Some iwi are more directly involved in the oil and gas industry

5

12.5% of upstream oil and gas workers identify as Māori according to 2013 Census statistics

Ngāti te Whiti hapū

Own shares in Greymouth Petroleum Limited Port field.

Te Rūnanga o Moeraki

Own shares in New Zealand Oil and Gas (NZOG).

Ngāti Rāhiri hapū

Members of the iwi were responsible for oil spill response and enforcement on the Pohokura project as part of the ‘Cultural Impact Assessment’ reporting process along with construction compliance monitoring.

Ngāruahine iwi

Members of the iwi were responsible for ‘Cultural Impact Assessment’ reporting on the Kupe project, along with construction compliance monitoring.

Marine Mammal Observer (MMO/PAM) programme

Operators undertaking off-shore seismic surveying are required to have two independent Marine Mammal Observers (MMOs) and two Passive Acoustic Monitoring operators (PAMs) on board their vessels, to record all observations of marine mammals before and during operations and shutdown the survey should mammals come to close.

In 2015, the industry and iwi came together to develop an industry-funded training programme, which saw 16 iwi candidates from nine separate iwi from around New Zealand participate in the inaugural iwi Marine Mammal Observers and Passive Acoustic Monitoring observers training course.

This provided a unique opportunity for iwi and the oil and gas industry to work together on a new initiative that recognised the kaitaiki relationship iwi have with their environment.

The 16 candidates were all leaders from within their iwi and vocal supporters of their environmental and cultural traditions, allowing iwi to have a tangible expression of kaitiakitanga over activities in their rohe in a meaningful way.

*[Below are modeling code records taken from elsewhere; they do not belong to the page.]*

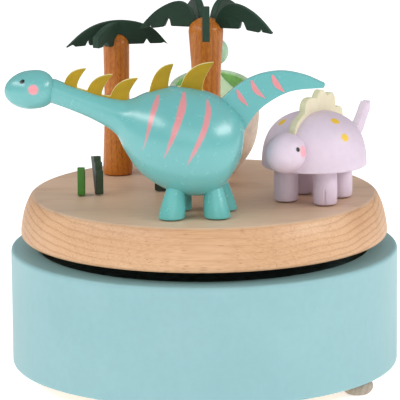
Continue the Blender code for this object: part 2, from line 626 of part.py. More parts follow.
def make_egg(axis):
    place = at(*EGG_AT, 0)
    wall = 1.8
    outer = smooth([(12.9, 85.6), (14.2, 80.0), (14.6, 74.4), (13.7, 67.0), (11.4, 61.6), (7.2, STAND)], 2)
    inner = smooth([(4.0, STAND + 2.4), (11.7, 67.4), (14.6 - wall, 74.6), (12.4, 80.0), (12.9 - wall, 85.6)], 2)
    turned("egg_shell", [(0, STAND + 2.2), *inner, *outer, (0, STAND)], SHELL, place, axis, steps=22)
    head_z, head_r = 93.6, 4.3
    ball = [(head_r * math.sin(a), head_r * math.cos(a)) for a in (math.pi * i / 8 for i in range(9))]
    ball[0], ball[-1] = (0, head_r), (0, -head_r)
    baby = at(EGG_AT[0] + 1.0, EGG_AT[1], 0)
    turned("hatchling_head", ball, MINT, baby @ at(0, 0, head_z), axis, steps=16)
    grown = [(radius * (head_r + GAP) / head_r, z * (head_r + GAP) / head_r) for radius, z in ball]
    around_head = as_cutter(turned("head_clearance", grown, MINT, baby @ at(0, 0, head_z), steps=16))
    side = smooth([(2.7, 90.4), (3.4, 86.2), (5.2, 79.8), (7.3, 72.0), (7.6, 66.0), (6.0, 62.0)], 2)
    body = turned("hatchling_body", [(0, 90.4), *side, (0, 62.0)], LIME, baby, axis, steps=18)
    boolean(body, around_head)


# ---------------------------------------------------------------- palms and grass


def trunk_profile(base, waist, top, neck_z, crown):
    """(radius, height): a domed crown, a slim waist under the leaves and a wider foot."""
    dome = [(top * math.sin(a), neck_z + (crown - neck_z) * math.cos(a)) for a in (0.4, 0.8, 1.2)]
    middle = STAND + 0.45 * (neck_z - STAND)
    return [(0, crown), *dome, (top, neck_z), (waist, neck_z - 15), (waist + 0.1, middle), (base, STAND), (0, STAND)]


def make_small_palm(axis):
    """Two crossing plates, half-lapped over each other in the slotted top of the trunk."""
    x, y = SMALL_PALM_AT
    low, lap = 96.4, 100.2
    trunk = turned("small_palm_trunk", trunk_profile(4.6, 3.85, 4.0, 95.6, 99.8), VARNISH, at(x, y, 0), axis, steps=18)
    arch = smooth([(16.0, 95.9), (11.8, 100.6), (6.8, 103.0), (0.4, 103.8), (-5.6, 102.8), (-10.6, 100.2), (-15.5, 95.8)], 3)
    under_left = [(-13.4, 96.8), (-12.8, 96.1), (-9.6, 96.3), (-8.6, 98.2), (-8.4, low)]
    under_right = [(8.4, low), (9.3, 98.0), (10.3, low), (13.8, low), (14.6, 96.7)]
    blunt = smooth([(13.0, 100.4), (7.0, 102.6), (0.0, 103.4), (-7.0, 102.6), (-13.0, 100.4)], 3)
    blunt += [(-13.0, 97.0), (-10.2, 97.0), (-9.0, 98.2), (-7.0, 98.0), (-5.6, low)]
    blunt += [(5.6, low), (7.0, 98.0), (9.0, 98.2), (10.2, 97.0), (13.0, 97.0)]
    turns = (math.radians(9), math.radians(63))
    # The blunt plate's own +X end points to the front left.
    plates = (("small_palm_leaf_1", arch + under_left + under_right), ("small_palm_leaf_2", blunt))
    slant = (PLATE + 2 * GAP) / 2 / math.sin(turns[1] - turns[0])
    for (name, outline), turn, other, low_cut, high_cut in zip(
        plates, turns, turns[::-1], (90.0, lap - GAP / 2), (lap + GAP / 2, 110.0)
    ):
        leaf = flat(name, outline, PLATE, LEAF, upright(x, y, turn), axis)
        half = PLATE / 2 + GAP
        reach = slant + 2.2
        lap_box = box(name + "_lap", (-reach, -half, low_cut), (reach, half, high_cut), LEAF, at(x, y, 0, other))
        boolean(leaf, as_cutter(lap_box))
        slot = box(name + "_slot", (-9, -half, low - GAP), (9, half, 110), LEAF, at(x, y, 0, turn))
        boolean(trunk, as_cutter(slot))


def make_big_palm(axis):
    """Five single leaves, each in its own slot in the top of the trunk."""
    x, y = BIG_PALM_AT
    low = 104.6
    trunk = turned("big_palm_trunk", trunk_profile(5.1, 4.3, 5.25, 103.4, 107.6), VARNISH, at(x, y, 0), axis, steps=20)
    top = smooth([(3.0, 105.4), (3.6, 108.0), (5.2, 110.6), (7.8, 112.1), (11.4, 111.5), (15.4, 109.2), (18.6, 106.2), (20.9, 103.4)], 2)
    under = [(17.8, 103.9), (17.5, 105.3), (16.9, 103.7), (13.0, 104.3), (11.9, 106.9), (11.2, 106.8), (10.7, low)]
    half = PLATE / 2 + GAP
    for number, angle in enumerate((-90, -18, 54, 108, 162), 1):
        turn = math.radians(angle)
        flat(f"big_palm_leaf_{number}", [*top, *under, (3.0, low)], PLATE, LEAF, upright(x, y, turn), axis)
        slot = box("leaf_slot", (3.0 - GAP, -half, low - GAP), (9, half, 112), LEAF, at(x, y, 0, turn))
        boolean(trunk, as_cutter(slot))


def make_grass(axis):
    """Sawn tufts that stand upright on the disc: stepped down on one side, slanting out on the other."""
    low_tuft = [(0, 0), (3.0, 0), (5.0, 5.2), (3.8, 5.4), (3.6, 7.2), (1.9, 7.3), (1.6, 8.5), (0, 8.5)]
    tuft = [(0, 0), (1.7, 0), (4.9, 11.0), (2.0, 11.4), (1.8, 9.8), (0.9, 9.7), (0.7, 7.3), (0, 7.3)]
    wide_tuft = [(0, 0), (5.0, 0), (7.2, 6.8), (5.4, 7.2), (5.0, 9.6), (2.2, 9.8), (2.0, 7.0), (0, 6.6)]
    for number, (outline, finish, x, y, angle) in enumerate(
        ((low_tuft, GRASS, -36.5, -6.5, 90), (tuft, DARK_GRASS, -30.9, -5.1, 112), (wide_tuft, DARK_GRASS, -14.7, 1.1, 0)), 1
    ):
        place = at(0, 0, STAND) @ upright(x, y, math.radians(angle))
        flat(f"grass_{number}", outline, PLATE, finish, place, axis)


# ---------------------------------------------------------------- the whole music box

clear_scene()
PARTS = collection("cylinder_music_box")
CUTTERS = collection("cutters")

AQUA = material("aqua_paint", (0.30, 0.62, 0.65), 0.35)
BEECH = material("beech", (0.66, 0.45, 0.28), 0.55)
PLYWOOD = material("plywood", (0.60, 0.44, 0.28), 0.7)
BLACK = material("black_board", (0.012, 0.012, 0.012), 0.6)
ZINC = material("zinc_casting", (0.55, 0.50, 0.38), 0.4, 0.9)
BRASS = material("brass", (0.62, 0.46, 0.20), 0.3, 1.0)
STEEL = material("steel", (0.50, 0.50, 0.50), 0.3, 1.0)
LILAC = material("lilac_paint", (0.75, 0.63, 0.75), 0.5)
CREAM = material("cream_paint", (0.85, 0.77, 0.58), 0.5)
MUSTARD = material("mustard_paint", (0.48, 0.26, 0.01), 0.4)
SHELL = material("speckled_shell", (0.62, 0.50, 0.42), 0.6)
MINT = material("mint_paint", (0.42, 0.68, 0.46), 0.45)
LIME = material("lime_paint", (0.48, 0.70, 0.34), 0.45)
VARNISH = material("varnished_wood", (0.45, 0.16, 0.03), 0.25)
LEAF = material("leaf_green_paint", (0.02, 0.05, 0.03), 0.5)
GRASS = material("grass_green_paint", (0.03, 0.12, 0.01), 0.5)
DARK_GRASS = material("dark_grass_paint", (0.02, 0.05, 0.02), 0.5)

TURNTABLE_AXIS = joint_axis("turntable_axis", 0, 0, 0)
CYLINDER_AXIS = joint_axis("cylinder_axis", sum(CYLINDER_SPAN) / 2, 0, CYLINDER_Z)
IDLER_AXIS = joint_axis("idler_axis", WORM_X, IDLER_Y, CYLINDER_Z)
GOVERNOR_AXIS = joint_axis("governor_axis", WORM_X, WORM_Y, CYLINDER_Z)

DECK = make_drum()
make_feet()
BEDPLATE = make_frame(DECK)
make_spring()
make_comb(BEDPLATE)
make_key_shaft(TURNTABLE_AXIS)
make_cylinder(CYLINDER_AXIS)
make_idler(IDLER_AXIS)
make_governor(GOVERNOR_AXIS)
make_disc(TURNTABLE_AXIS)
make_bronto(TURNTABLE_AXIS)
make_stego(TURNTABLE_AXIS)
make_egg(TURNTABLE_AXIS)
make_small_palm(TURNTABLE_AXIS)
make_big_palm(TURNTABLE_AXIS)
make_grass(TURNTABLE_AXIS)
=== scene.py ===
"""Wind-up cylinder music box: an aqua drum with a beech disc that turns two painted wooden dinosaurs,
a hatching egg, two palms and grass. Lengths are in millimetres until a mesh is made, then in metres."""

import math

import bmesh
import bpy
import numpy as np
from mathutils import Matrix, Vector


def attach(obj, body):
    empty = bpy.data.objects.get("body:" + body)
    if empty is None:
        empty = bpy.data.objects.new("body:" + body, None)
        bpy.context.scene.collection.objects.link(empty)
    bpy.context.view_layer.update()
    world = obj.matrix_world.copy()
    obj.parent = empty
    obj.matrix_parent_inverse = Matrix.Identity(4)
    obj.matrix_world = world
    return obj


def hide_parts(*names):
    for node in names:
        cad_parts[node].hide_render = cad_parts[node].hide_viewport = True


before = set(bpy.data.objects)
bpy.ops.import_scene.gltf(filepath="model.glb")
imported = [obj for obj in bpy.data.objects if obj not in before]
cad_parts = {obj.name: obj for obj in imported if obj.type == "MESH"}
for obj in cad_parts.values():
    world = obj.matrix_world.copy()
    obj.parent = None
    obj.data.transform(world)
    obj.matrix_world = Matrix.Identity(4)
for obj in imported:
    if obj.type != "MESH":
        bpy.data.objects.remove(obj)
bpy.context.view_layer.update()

# ---------------------------------------------------------------- the table, the studio and the camera
# A matt white table top with plain soft studio light: one box on each side of the music box, a wide
# dim one in front, and pale walls under a ceiling that is a little brighter.

MM = 0.001
scene = bpy.context.scene
scene.view_settings.view_transform = "Standard"


def linear(colour):
    """The sRGB hex colour "#rrggbb" as the linear (r, g, b, 1) that a shader takes."""
    parts = [int(colour[i : i + 2], 16) / 255 for i in (1, 3, 5)]
    return (*(c / 12.92 if c <= 0.04045 else ((c + 0.055) / 1.055) ** 2.4 for c in parts), 1.0)


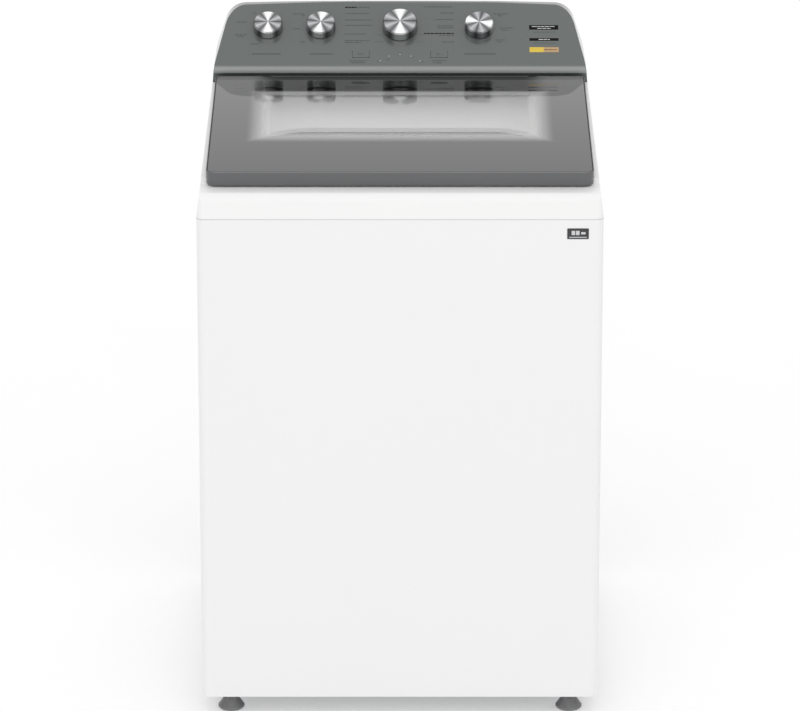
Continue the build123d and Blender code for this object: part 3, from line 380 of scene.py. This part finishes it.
def gritted(name, colour, other, roughness, size, depth, metallic=0.0, patch=0.05, **sockets):
    # slow colour variation over patch metres, and a fine surface of size metres that is depth metres deep
    material, tree, shader, place = newMaterial(name, colour, roughness, metallic, **sockets)
    vary(tree, shader, grain(tree, place, patch, 3), colours=(colour, other))
    vary(tree, shader, grain(tree, place, patch / 3, 4), roughness=(roughness - 0.02, roughness + 0.02))
    vary(tree, shader, grain(tree, place, size, 2), depth=depth)
    return material


def brushed(name, colour, other, roughness, spacing, direction, depth=0.00003, **sockets):
    # metal drawn through an abrasive belt: fine scratches spacing metres apart that run along direction
    material, tree, shader, place = newMaterial(name, colour, roughness, 1.0, **sockets)
    lines = grain(tree, place, spacing, 3, tuple(0.02 if axis == direction else 1 for axis in range(3)))
    vary(tree, shader, lines, (colour, other), (roughness - 0.08, roughness + 0.1), depth)
    return material


# baked enamel on sheet steel: glossy, with a faint orange peel about 3 mm across
enamel = gritted("bakedWhiteEnamel", "f2f2f2", "f3f3f3", 0.3, 0.003, 0.00002, patch=0.3,
                 Coat_Weight=0.3, Coat_Roughness=0.12)
# injection-moulded ABS from a polished tool: near-white, softer gloss, finest grain
whiteAbs = gritted("mouldedWhiteABS", "f4f4f4", "f7f7f6", 0.34, 0.0016, 0.00002, patch=0.2)
# moulded ABS with a hard clear coat: grey-green graphite that mirrors the knobs softly
consoleAbs = gritted("coatedGraphiteABS", "575d5b", "5b615f", 0.2, 0.0012, 0.00001, patch=0.25,
                     Coat_Weight=0.6, Coat_Roughness=0.1)
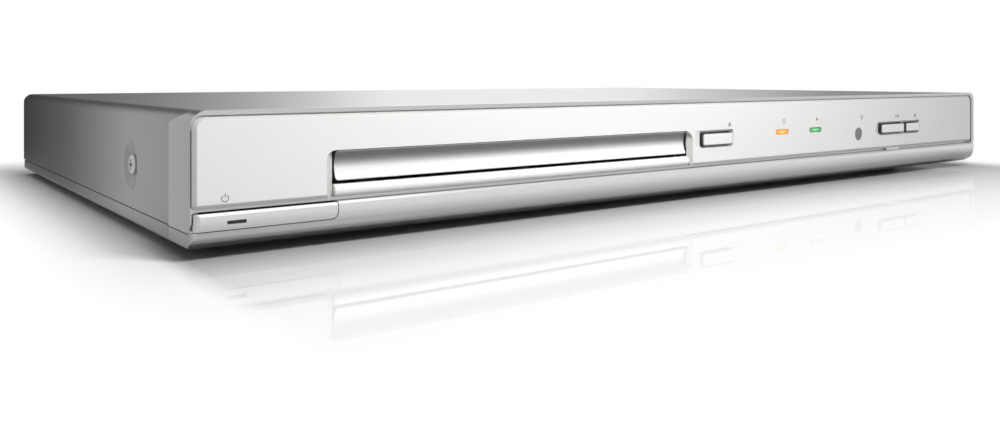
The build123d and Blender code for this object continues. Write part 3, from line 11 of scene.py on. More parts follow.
import bpy
import numpy as np
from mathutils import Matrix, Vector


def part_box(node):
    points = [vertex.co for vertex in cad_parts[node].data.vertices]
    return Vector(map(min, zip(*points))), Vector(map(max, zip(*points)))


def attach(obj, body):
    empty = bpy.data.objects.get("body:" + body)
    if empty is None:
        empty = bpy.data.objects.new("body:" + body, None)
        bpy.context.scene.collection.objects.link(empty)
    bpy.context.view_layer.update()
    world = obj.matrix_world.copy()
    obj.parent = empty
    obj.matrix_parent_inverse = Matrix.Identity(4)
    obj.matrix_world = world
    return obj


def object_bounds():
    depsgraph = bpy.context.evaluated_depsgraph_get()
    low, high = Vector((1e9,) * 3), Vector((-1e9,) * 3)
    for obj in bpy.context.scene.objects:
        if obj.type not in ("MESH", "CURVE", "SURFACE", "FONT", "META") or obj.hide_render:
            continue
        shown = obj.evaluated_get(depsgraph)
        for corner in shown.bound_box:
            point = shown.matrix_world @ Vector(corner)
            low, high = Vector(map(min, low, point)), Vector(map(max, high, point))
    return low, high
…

The initiative provided a practical opportunity for iwi to have a significant and ongoing role in exploration activities, as well as ensuring their environment is protected.

Independent consultants

A number of individual māori act as consultants on iwi matters for oil and gas companies looking to integrate iwi concerns and cultural realities into their business case and to meet their ongoing regulatory and engagement obligations.